Examining the period 2013 onward, it’s startling to see just how few there are that warrant discussions. Raj and D.K offered up something new and quirky by way of a ‘zombie comedy’ in Go Goa Gone (2013), which made for an unabashed, indulgent and strangely enjoyable flick. Anand L. Rai presented his own brand of small-town milieu and predominantly dialogue-driven humour in last year’s Tanu Weds Manu Returns and the more recent Happy Bhaag Jayegi, which Rai produced. Mrigdeep Singh Lamba’s Fukrey (2013) was of the coming-of-age assortment, brimming with youthful North Indian energy.

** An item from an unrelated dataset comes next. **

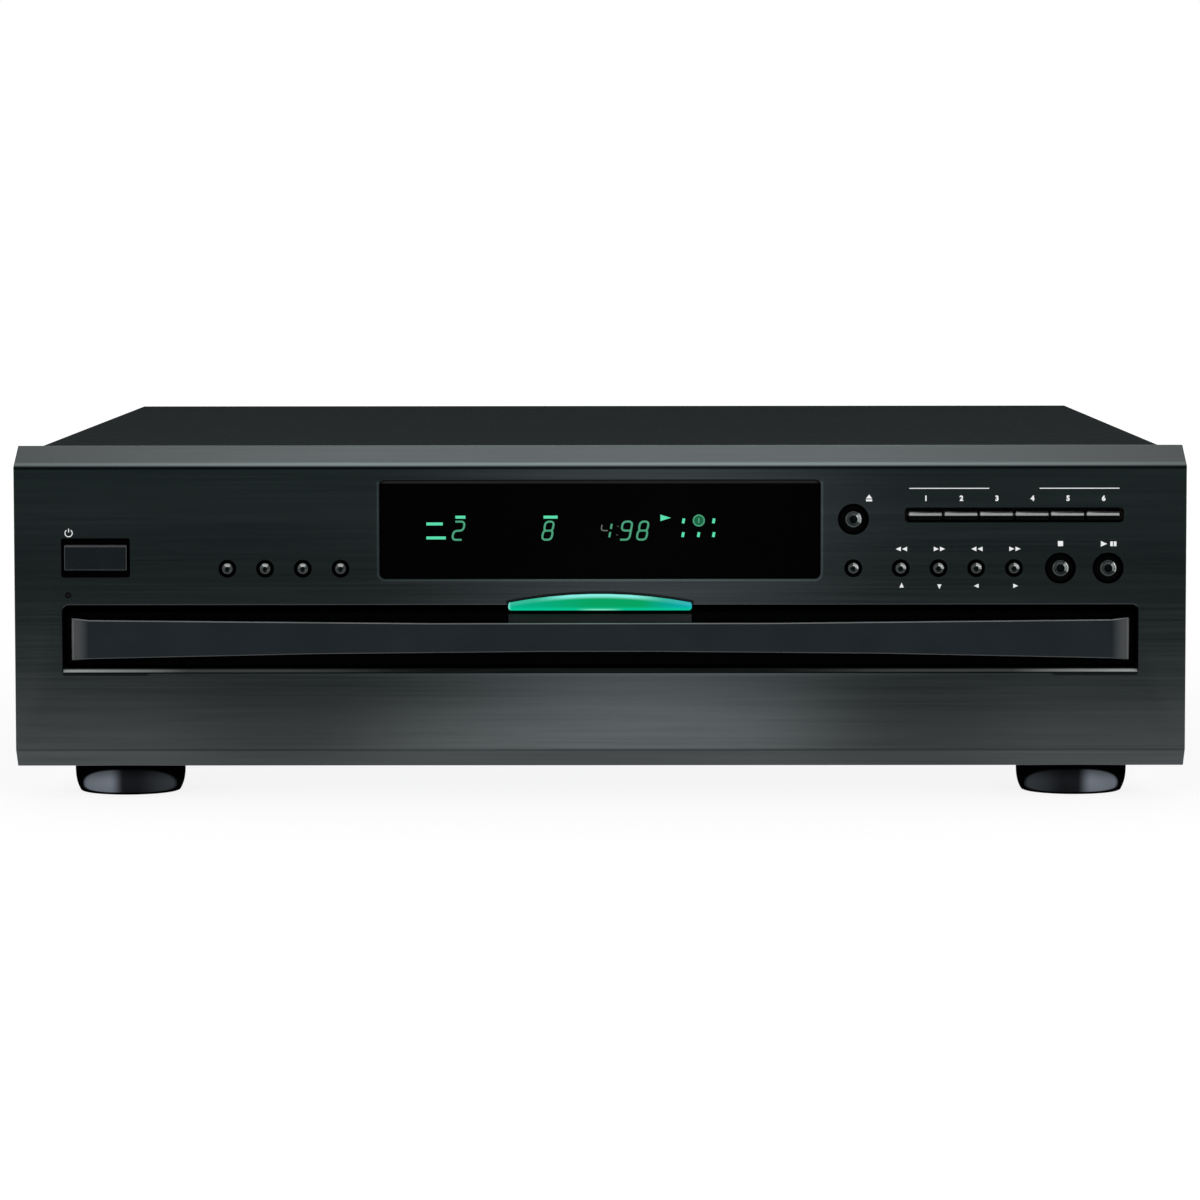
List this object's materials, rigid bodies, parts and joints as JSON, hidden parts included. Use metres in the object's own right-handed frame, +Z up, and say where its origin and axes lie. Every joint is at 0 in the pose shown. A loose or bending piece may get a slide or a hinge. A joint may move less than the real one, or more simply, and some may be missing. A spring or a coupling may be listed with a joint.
{
  "type": "carousel cd changer",
  "caption": "Front-loading carousel disc changer with a sliding tray, display window, push buttons and a lift-and-clamp player mechanism.",
  "frame": {"origin": "on the ground under the middle of the object's box", "axes": "+X to the right seen from the front, +Y to the back, +Z up"},
  "size_m": [0.435, 0.433, 0.131],
  "materials": {
    "panel_black": "black anodised, brushed along its length",
    "cover_black": "satin black paint",
    "zinc_sheet": "zinc-plated sheet",
    "bright_steel": "machined steel",
    "motor_can": "plated motor can",
    "black_screw": "blackened steel",
    "gloss_black": "gloss black",
    "button_black": "gloss black",
    "window_black": "smoked, nearly opaque",
    "light_green": "lit green light guide",
    "tray_black": "fine matt moulding",
    "gear_white": "acetal",
    "gear_dark": "acetal",
    "mechanism_plastic": "moulded chassis plastic",
    "board_green": "circuit board with its parts",
    "board_tan": "circuit board with its parts",
    "coil_iron": "laminated core and winding",
    "belt_rubber": "drive belt",
    "turntable_grey": "turntable with a soft ring",
    "lens_glass": "coated lens",
    "jack_black": "socket body with plated shells"
  },
  "bodies": {
    "case": {"bottom_chassis": "zinc_sheet", "top_cover": "cover_black", "rear_panel": "cover_black", "front_panel": "panel_black", "feet": "gloss_black", "case_screws": "black_screw", "display_window": "window_black", "front_board": "board_tan", "light_bar": "light_green", "clamp_bridge": "zinc_sheet", "tray_rails": "mechanism_plastic", "loading_motor": "motor_can", "loading_belt": "belt_rubber", "mechanism_frame": "mechanism_plastic", "lift_motor": "motor_can", "power_transformer": "coil_iron", "main_board": "board_green", "audio_jacks": "jack_black", "digital_jacks": "jack_black", "cord_gland": "tray_black"},
    "tray_unit": {"tray": "tray_black", "tray_door": "gloss_black", "door_trim": "panel_black", "carousel_axle": "mechanism_plastic", "carousel_motor": "motor_can"},
    "disc_carousel": {"carousel": "tray_black"},
    "idler": {"carousel_idler_gear": "gear_white"},
    "pinion": {"carousel_pinion": "gear_dark"},
    "loading_wheel": {"loading_gear": "gear_white"},
    "loading_drive": {"motor_pulley": "gear_dark"},
    "cam": {"lift_cam": "gear_white"},
    "cam_drive": {"lift_gear": "gear_dark"},
    "pickup": {"pickup_base": "mechanism_plastic", "spindle_motor": "motor_can", "guide_rods": "bright_steel", "sled_motor": "motor_can"},
    "turntable": {"disc_turntable": "turntable_grey"},
    "sled": {"laser_sled": "mechanism_plastic", "pickup_lens": "lens_glass"},
    "sled_drive": {"sled_gear": "gear_white"},
    "puck": {"clamp_puck": "tray_black"},
    "power_button": {"power_button": "button_black"},
    "repeat_button": {"repeat_button": "button_black"},
    "random_button": {"random_button": "button_black"},
    "dimmer_button": {"dimmer_button": "button_black"},
    "display_button": {"display_button": "button_black"},
    "open_close_button": {"open_close_button": "button_black"},
    "disc_skip_button": {"disc_skip_button": "button_black"},
    "track_back_button": {"track_back_button": "button_black"},
    "track_forward_button": {"track_forward_button": "button_black"},
    "search_back_button": {"search_back_button": "button_black"},
    "search_forward_button": {"search_forward_button": "button_black"},
    "stop_button": {"stop_button": "button_black"},
    "play_button": {"play_button": "button_black"},
    "disc_1_button": {"disc_1_button": "button_black"},
    "disc_2_button": {"disc_2_button": "button_black"},
    "disc_3_button": {"disc_3_button": "button_black"},
    "disc_4_button": {"disc_4_button": "button_black"},
    "disc_5_button": {"disc_5_button": "button_black"},
    "disc_6_button": {"disc_6_button": "button_black"}
  },
  "joints": [
    {"name": "tray_slide", "type": "slide", "parent": "case", "child": "tray_unit", "axis": [0, -1, 0], "range_m": [0, 0.207]},
    {"name": "carousel_spin", "type": "hinge", "parent": "tray_unit", "child": "disc_carousel", "pos_m": [0, -0.014, 0.055], "axis": [0, 0, 1], "continuous": true},
    {"name": "idler_spin", "type": "hinge", "parent": "tray_unit", "child": "idler", "pos_m": [-0.03477, -0.02665, 0.06], "axis": [0, 0, 1], "continuous": true},
    {"name": "pinion_spin", "type": "hinge", "parent": "tray_unit", "child": "pinion", "pos_m": [-0.01552, -0.03731, 0.06], "axis": [0, 0, 1], "continuous": true},
    {"name": "loading_gear_spin", "type": "hinge", "parent": "case", "child": "loading_wheel", "pos_m": [-0.178, -0.1835, 0.045], "axis": [0, 0, 1], "range_deg": [-1, 1187.02]},
    {"name": "motor_pulley_spin", "type": "hinge", "parent": "case", "child": "loading_drive", "pos_m": [-0.15, -0.1795, 0.042], "axis": [0, 0, 1], "range_deg": [-1, 3123.39]},
    {"name": "pickup_lift", "type": "slide", "parent": "case", "child": "pickup", "axis": [0, 0, 1], "range_m": [0, 0.0105]},
    {"name": "lift_cam_slide", "type": "slide", "parent": "case", "child": "cam", "axis": [1, 0, 0], "range_m": [0, 0.0181]},
    {"name": "lift_gear_spin", "type": "hinge", "parent": "case", "child": "cam_drive", "pos_m": [0.004, 0.044, 0.031], "axis": [0, 0, 1], "range_deg": [-86.5, 0.5]},
    {"name": "turntable_spin", "type": "hinge", "parent": "pickup", "child": "turntable", "pos_m": [0, 0.109, 0.052], "axis": [0, 0, 1], "continuous": true},
    {"name": "sled_slide", "type": "slide", "parent": "pickup", "child": "sled", "axis": [0, 1, 0], "range_m": [0, 0.035]},
    {"name": "sled_gear_spin", "type": "hinge", "parent": "pickup", "child": "sled_drive", "pos_m": [0.0154, 0.163, 0.043], "axis": [0, 0, 1], "range_deg": [-670, 1]},
    {"name": "clamp_spin", "type": "hinge", "parent": "case", "child": "puck", "pos_m": [0, 0.109, 0.066], "axis": [0, 0, 1], "continuous": true},
    {"name": "power_press", "type": "slide", "parent": "case", "child": "power_button", "axis": [0, 1, 0], "range_m": [0, 0.001], "stiffness_N_per_m": 300, "springref_m": -0.0005},
    {"name": "repeat_press", "type": "slide", "parent": "case", "child": "repeat_button", "axis": [0, 1, 0], "range_m": [0, 0.0008], "stiffness_N_per_m": 300, "springref_m": -0.0005},
    {"name": "random_press", "type": "slide", "parent": "case", "child": "random_button", "axis": [0, 1, 0], "range_m": [0, 0.0008], "stiffness_N_per_m": 300, "springref_m": -0.0005},
    {"name": "dimmer_press", "type": "slide", "parent": "case", "child": "dimmer_button", "axis": [0, 1, 0], "range_m": [0, 0.0008], "stiffness_N_per_m": 300, "springref_m": -0.0005},
    {"name": "display_press", "type": "slide", "parent": "case", "child": "display_button", "axis": [0, 1, 0], "range_m": [0, 0.0008], "stiffness_N_per_m": 300, "springref_m": -0.0005},
    {"name": "open_close_press", "type": "slide", "parent": "case", "child": "open_close_button", "axis": [0, 1, 0], "range_m": [0, 0.0008], "stiffness_N_per_m": 300, "springref_m": -0.0005},
    {"name": "disc_skip_press", "type": "slide", "parent": "case", "child": "disc_skip_button", "axis": [0, 1, 0], "range_m": [0, 0.0008], "stiffness_N_per_m": 300, "springref_m": -0.0005},
    {"name": "track_back_press", "type": "slide", "parent": "case", "child": "track_back_button", "axis": [0, 1, 0], "range_m": [0, 0.0008], "stiffness_N_per_m": 300, "springref_m": -0.0005},
    {"name": "track_forward_press", "type": "slide", "parent": "case", "child": "track_forward_button", "axis": [0, 1, 0], "range_m": [0, 0.0008], "stiffness_N_per_m": 300, "springref_m": -0.0005},
    {"name": "search_back_press", "type": "slide", "parent": "case", "child": "search_back_button", "axis": [0, 1, 0], "range_m": [0, 0.0008], "stiffness_N_per_m": 300, "springref_m": -0.0005},
    {"name": "search_forward_press", "type": "slide", "parent": "case", "child": "search_forward_button", "axis": [0, 1, 0], "range_m": [0, 0.0008], "stiffness_N_per_m": 300, "springref_m": -0.0005},
    {"name": "stop_press", "type": "slide", "parent": "case", "child": "stop_button", "axis": [0, 1, 0], "range_m": [0, 0.0008], "stiffness_N_per_m": 300, "springref_m": -0.0005},
    {"name": "play_press", "type": "slide", "parent": "case", "child": "play_button", "axis": [0, 1, 0], "range_m": [0, 0.0008], "stiffness_N_per_m": 300, "springref_m": -0.0005},
    {"name": "disc_1_press", "type": "slide", "parent": "case", "child": "disc_1_button", "axis": [0, 1, 0], "range_m": [0, 0.0008], "stiffness_N_per_m": 300, "springref_m": -0.0005},
    {"name": "disc_2_press", "type": "slide", "parent": "case", "child": "disc_2_button", "axis": [0, 1, 0], "range_m": [0, 0.0008], "stiffness_N_per_m": 300, "springref_m": -0.0005},
    {"name": "disc_3_press", "type": "slide", "parent": "case", "child": "disc_3_button", "axis": [0, 1, 0], "range_m": [0, 0.0008], "stiffness_N_per_m": 300, "springref_m": -0.0005},
    {"name": "disc_4_press", "type": "slide", "parent": "case", "child": "disc_4_button", "axis": [0, 1, 0], "range_m": [0, 0.0008], "stiffness_N_per_m": 300, "springref_m": -0.0005},
    {"name": "disc_5_press", "type": "slide", "parent": "case", "child": "disc_5_button", "axis": [0, 1, 0], "range_m": [0, 0.0008], "stiffness_N_per_m": 300, "springref_m": -0.0005},
    {"name": "disc_6_press", "type": "slide", "parent": "case", "child": "disc_6_button", "axis": [0, 1, 0], "range_m": [0, 0.0008], "stiffness_N_per_m": 300, "springref_m": -0.0005}
  ],
  "couplings": [
    {"joint": "idler_spin", "follows": "carousel_spin", "ratio": 6.2857},
    {"joint": "pinion_spin", "follows": "carousel_spin", "ratio": -16.762},
    {"joint": "loading_gear_spin", "follows": "tray_slide", "rad_per_m": 100},
    {"joint": "motor_pulley_spin", "follows": "tray_slide", "rad_per_m": 263.27},
    {"joint": "lift_cam_slide", "follows": "pickup_lift", "ratio": 1.7143},
    {"joint": "lift_gear_spin", "follows": "pickup_lift", "rad_per_m": -142.86},
    {"joint": "sled_gear_spin", "follows": "sled_slide", "rad_per_m": -333.33}
  ]
}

Of the more satirical variety, Rajkumar Hirani gave us PK (2014) in his distinctive style of social commentary wrapped in a fun, accessible manner.  Although it wasn’t Hirani’s tightest story till date, PK was no doubt his most ambitious film, taking on the big no-no topic of religion and blind faith. Jolly LLB (2013) was more of a feel-good satire, aimed at shining a light on the judiciary and was similarly an in parts laugh-out-loud funny film, with anger towards the system simmering underneath. Rajat Kapoor’s Ankhon Dekhi (2014) was one of the best films of the year, and a wonderfully real and layered slice-of-life snapshot which made us laugh, as much as it did pause and contemplate.

Piku (2015) was in many ways path-breaking for its genre, with an infinitely relatable family tale, and yet so simplistic and close-to-home in its approach. At a time of commercial bombardment, Juhi Chaturvedi’s remarkable writing (Vicky Donor was another smart, sassy and relevant chuckler) has been a welcome change and a breath of fresh air. Similarly, the underrated 2015 film, Hunterrr, was in many ways the authentic ‘sex comedy’ we have long deserved and the kind we need more of.

delhi belly

It’s therefore a weird statement to make to say comedy still seems to be an area of untapped potential, but that is the sad reality of the formulaic and comfort-zone-driven filmmaking that largely occurs these days. I, for one, still have a serious Delhi Belly (2011) hangover, given the film was an irreverent trailblazer in its own right, and was wonderfully vile and broke barriers. And yet one that seems to have all but vanished from our cinematic consciousness give that no films following it have tried to emulate it or continue down the path it had paved.

Bollywood has such a rich heritage of comedy with the ghost of Jaane Bhi Do Yaaro (1983) past ever-looming. Similarly, there are countless classics which signify our fine history of hilarity — whether that be the David Dhawan-Govinda era which dished out some fine and fun titles, or else the cult hits in Andaaz Apna Apna (1994) and Hera Pheri (2000). However, times have changed with today’s average comedic fair being a lethargic slapstick-ish brain-numbing animal. This does then beg the question of whether our golden days of comedy are far behind us. I certainly hope not, but it is at times difficult to believe otherwise, considering what is passed off as comedy these days by the money-spinning powers that be: including Happy New Year (2014)Chennai Express (2013), Main Tero Hero (2014), as well as Singhs of both ‘Kiing’ and ‘Bliing’ varieties.

Comedy — or in fact, any genre — in India can assume so many shapes, sizes, languages, colours and voices; the possibilities are endless, given that we are such a self-contradicting, vast and vibrant people. We are also often accused of taking ourselves too seriously, a trait evident from the way we lap up escapist, over-the-top musical extravaganzas as removed from reality as possible. And although we may not be a film industry classically associated with diversity in our work, we do seem to be witnessing a gradual change year on year.
We are gradually opening our minds and expanding the kinds of movies we make and stories we tell to the hinterlands and hitherto unexplored sections of untapped lands and lifestyles. And yet, in this drive towards better and different kinds of content, I must ask, where’s the funny?